§ **Dataset content**:
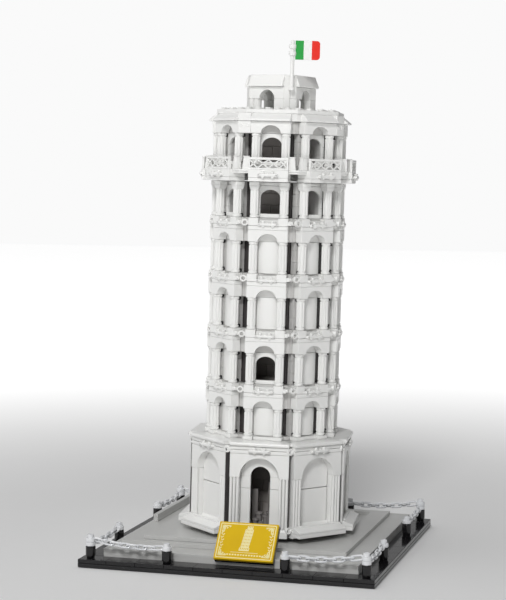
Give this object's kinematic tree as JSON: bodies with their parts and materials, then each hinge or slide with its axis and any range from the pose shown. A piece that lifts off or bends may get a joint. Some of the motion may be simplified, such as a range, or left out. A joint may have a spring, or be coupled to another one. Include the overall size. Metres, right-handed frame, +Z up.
{
  "type": "miniature landmark model",
  "caption": "Display model of a leaning round tower with arcaded galleries on a square plaza, with chained bollards, a tilting nameplate and a small flag.",
  "frame": {"origin": "centre of the underside of the base plate", "axes": "+Z up, nameplate and door facing -Y, the tower leans towards +X"},
  "size_m": [0.24, 0.24, 0.4185],
  "materials": {
    "white_plastic": "moulded gloss white ABS",
    "chain_plastic": "pale moulded chain",
    "terrace_plastic": "moulded light grey ABS",
    "inner_plastic": "moulded dark grey ABS, inside",
    "black_plastic": "polished black ABS",
    "nameplate": "printed golden yellow tile",
    "flag_print": "printed flag, green, white and red stripes"
  },
  "bodies": {
    "model": {"ground_arcade": "white_plastic", "ground_wall": "white_plastic", "ground_cornice": "white_plastic", "gallery_1_arcade": "white_plastic", "gallery_1_wall": "white_plastic", "gallery_2_arcade": "white_plastic", "gallery_2_wall": "white_plastic", "gallery_3_arcade": "white_plastic", "gallery_3_wall": "white_plastic", "gallery_4_arcade": "white_plastic", "gallery_4_wall": "white_plastic", "gallery_5_arcade": "white_plastic", "gallery_5_wall": "white_plastic", "gallery_6_arcade": "white_plastic", "gallery_6_wall": "white_plastic", "balcony": "white_plastic", "roof_deck": "white_plastic", "belfry_arcade": "white_plastic", "belfry_roof": "white_plastic", "flagpole": "white_plastic", "chain_front_1": "chain_plastic", "chain_front_2": "chain_plastic", "chain_right_1": "chain_plastic", "chain_right_2": "chain_plastic", "chain_back_1": "chain_plastic", "chain_back_2": "chain_plastic", "chain_left_1": "chain_plastic", "chain_left_2": "chain_plastic", "ground_terrace": "terrace_plastic", "lower_step": "terrace_plastic", "upper_step": "terrace_plastic", "left_kerb": "terrace_plastic", "tilt_wedge": "inner_plastic", "core_ground": "inner_plastic", "core_lower": "inner_plastic", "core_upper": "inner_plastic", "base_plate": "black_plastic", "border_front": "black_plastic", "border_back": "black_plastic", "border_left": "black_plastic", "border_right": "black_plastic", "sign_bracket": "black_plastic", "bollard_front_1": "black_plastic", "bollard_front_2": "black_plastic", "bollard_front_3": "black_plastic", "bollard_right_1": "black_plastic", "bollard_right_2": "black_plastic", "bollard_right_3": "black_plastic", "bollard_back_1": "black_plastic", "bollard_back_2": "black_plastic", "bollard_back_3": "black_plastic", "bollard_left_1": "black_plastic", "bollard_left_2": "black_plastic", "bollard_left_3": "black_plastic"},
    "sign": {"sign_back": "black_plastic", "sign_face": "nameplate"},
    "flag": {"flag": "flag_print"}
  },
  "joints": [
    {"name": "sign_tilt", "type": "hinge", "parent": "model", "child": "sign", "pos_m": [0.014, -0.098, 0.0162], "axis": [-1, 0, 0], "range_deg": [0, 40]},
    {"name": "flag_swivel", "type": "hinge", "parent": "model", "child": "flag", "pos_m": [0.02857, -0.02797, 0.37851], "axis": [0.0244, 0, 0.9997], "continuous": true}
  ]
}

§ **What is asked**: Set down the listing above in full, please, exactly as it appears.

§ **Exercise output**:
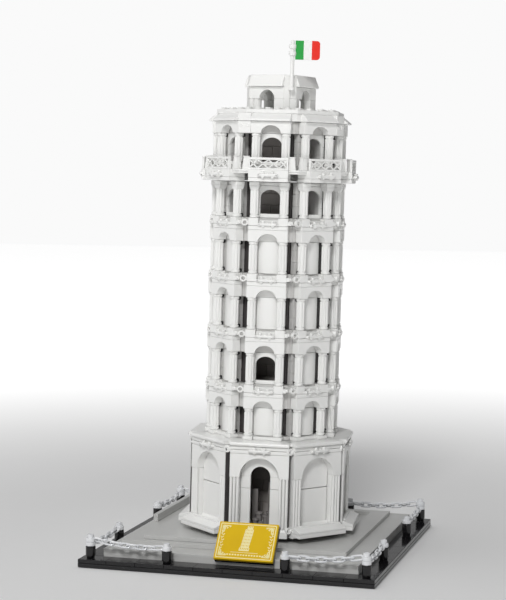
Give this object's kinematic tree as JSON: bodies with their parts and materials, then each hinge or slide with its axis and any range from the pose shown. A piece that lifts off or bends may get a joint. Some of the motion may be simplified, such as a range, or left out. A joint may have a spring, or be coupled to another one. Include the overall size. Metres, right-handed frame, +Z up.
{
  "type": "miniature landmark model",
  "caption": "Display model of a leaning round tower with arcaded galleries on a square plaza, with chained bollards, a tilting nameplate and a small flag.",
  "frame": {"origin": "centre of the underside of the base plate", "axes": "+Z up, nameplate and door facing -Y, the tower leans towards +X"},
  "size_m": [0.24, 0.24, 0.4185],
  "materials": {
    "white_plastic": "moulded gloss white ABS",
    "chain_plastic": "pale moulded chain",
    "terrace_plastic": "moulded light grey ABS",
    "inner_plastic": "moulded dark grey ABS, inside",
    "black_plastic": "polished black ABS",
    "nameplate": "printed golden yellow tile",
    "flag_print": "printed flag, green, white and red stripes"
  },
  "bodies": {
    "model": {"ground_arcade": "white_plastic", "ground_wall": "white_plastic", "ground_cornice": "white_plastic", "gallery_1_arcade": "white_plastic", "gallery_1_wall": "white_plastic", "gallery_2_arcade": "white_plastic", "gallery_2_wall": "white_plastic", "gallery_3_arcade": "white_plastic", "gallery_3_wall": "white_plastic", "gallery_4_arcade": "white_plastic", "gallery_4_wall": "white_plastic", "gallery_5_arcade": "white_plastic", "gallery_5_wall": "white_plastic", "gallery_6_arcade": "white_plastic", "gallery_6_wall": "white_plastic", "balcony": "white_plastic", "roof_deck": "white_plastic", "belfry_arcade": "white_plastic", "belfry_roof": "white_plastic", "flagpole": "white_plastic", "chain_front_1": "chain_plastic", "chain_front_2": "chain_plastic", "chain_right_1": "chain_plastic", "chain_right_2": "chain_plastic", "chain_back_1": "chain_plastic", "chain_back_2": "chain_plastic", "chain_left_1": "chain_plastic", "chain_left_2": "chain_plastic", "ground_terrace": "terrace_plastic", "lower_step": "terrace_plastic", "upper_step": "terrace_plastic", "left_kerb": "terrace_plastic", "tilt_wedge": "inner_plastic", "core_ground": "inner_plastic", "core_lower": "inner_plastic", "core_upper": "inner_plastic", "base_plate": "black_plastic", "border_front": "black_plastic", "border_back": "black_plastic", "border_left": "black_plastic", "border_right": "black_plastic", "sign_bracket": "black_plastic", "bollard_front_1": "black_plastic", "bollard_front_2": "black_plastic", "bollard_front_3": "black_plastic", "bollard_right_1": "black_plastic", "bollard_right_2": "black_plastic", "bollard_right_3": "black_plastic", "bollard_back_1": "black_plastic", "bollard_back_2": "black_plastic", "bollard_back_3": "black_plastic", "bollard_left_1": "black_plastic", "bollard_left_2": "black_plastic", "bollard_left_3": "black_plastic"},
    "sign": {"sign_back": "black_plastic", "sign_face": "nameplate"},
    "flag": {"flag": "flag_print"}
  },
  "joints": [
    {"name": "sign_tilt", "type": "hinge", "parent": "model", "child": "sign", "pos_m": [0.014, -0.098, 0.0162], "axis": [-1, 0, 0], "range_deg": [0, 40]},
    {"name": "flag_swivel", "type": "hinge", "parent": "model", "child": "flag", "pos_m": [0.02857, -0.02797, 0.37851], "axis": [0.0244, 0, 0.9997], "continuous": true}
  ]
}